The Michigan plant's output will be specifically engineered to meet this demand. By vertically integrating cell supply with Megapack assembly, Tesla and LG aim to close the gap between order books and delivery schedules that has been a persistent challenge for the energy storage industry.
Competitive Landscape
The announcement intensifies competition in a sector where several major players are making simultaneous large-scale production commitments. CATL, the world's largest battery manufacturer, has been pursuing U.S. manufacturing partnerships under various licensing arrangements. Panasonic is expanding its Nevada gigafactory. Samsung SDI and SK On are ramping plants in Indiana and Georgia respectively.
What distinguishes the Tesla-LG venture is its singular focus on stationary storage rather than EV batteries — a strategic positioning that reflects the belief that grid storage, not just transportation, will be the defining battery market of the next decade. Analysts project the U.S. grid storage market could reach over 200 gigawatt-hours of annual installations by 2030, up from roughly 30 gigawatt-hours today.
Workforce and Economic Impact
The plant is expected to employ thousands of workers directly, with additional indirect jobs created across the supply chain for raw materials, components, and logistics. Michigan officials have framed the investment as a critical pillar of the state's transition from legacy automotive manufacturing to the clean energy economy, arguing that battery production leverages many of the same precision manufacturing skills already embedded in the region's workforce.

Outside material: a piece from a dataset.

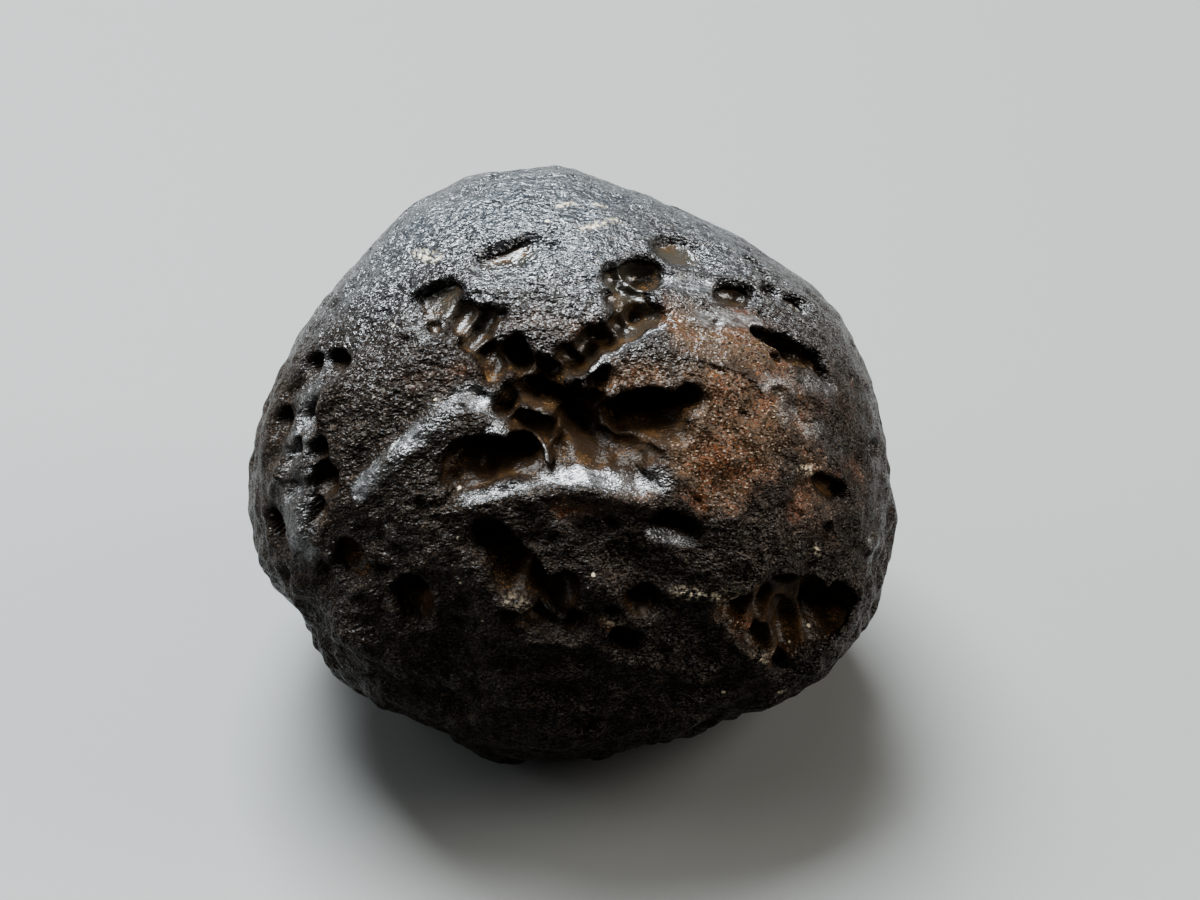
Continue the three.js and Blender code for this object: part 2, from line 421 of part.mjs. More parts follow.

Labor unions have been watching battery factory negotiations closely, and it remains to be seen how the new facility will be organized. Both Tesla and LG have faced scrutiny over working conditions at other facilities, and community groups in Michigan have called for strong labor standards as a condition of state incentive support.
What Comes Next
The companies have indicated that site selection within Michigan is still being finalized, with several municipalities competing for the investment. Construction is expected to begin in late 2026, with initial cell production targeted for 2027. Full capacity is anticipated by 2028 or 2029 depending on ramp schedules and equipment delivery timelines. For Tesla, the plant represents a bet that the energy business — long overshadowed by vehicle sales — will become a revenue pillar of comparable scale within this decade.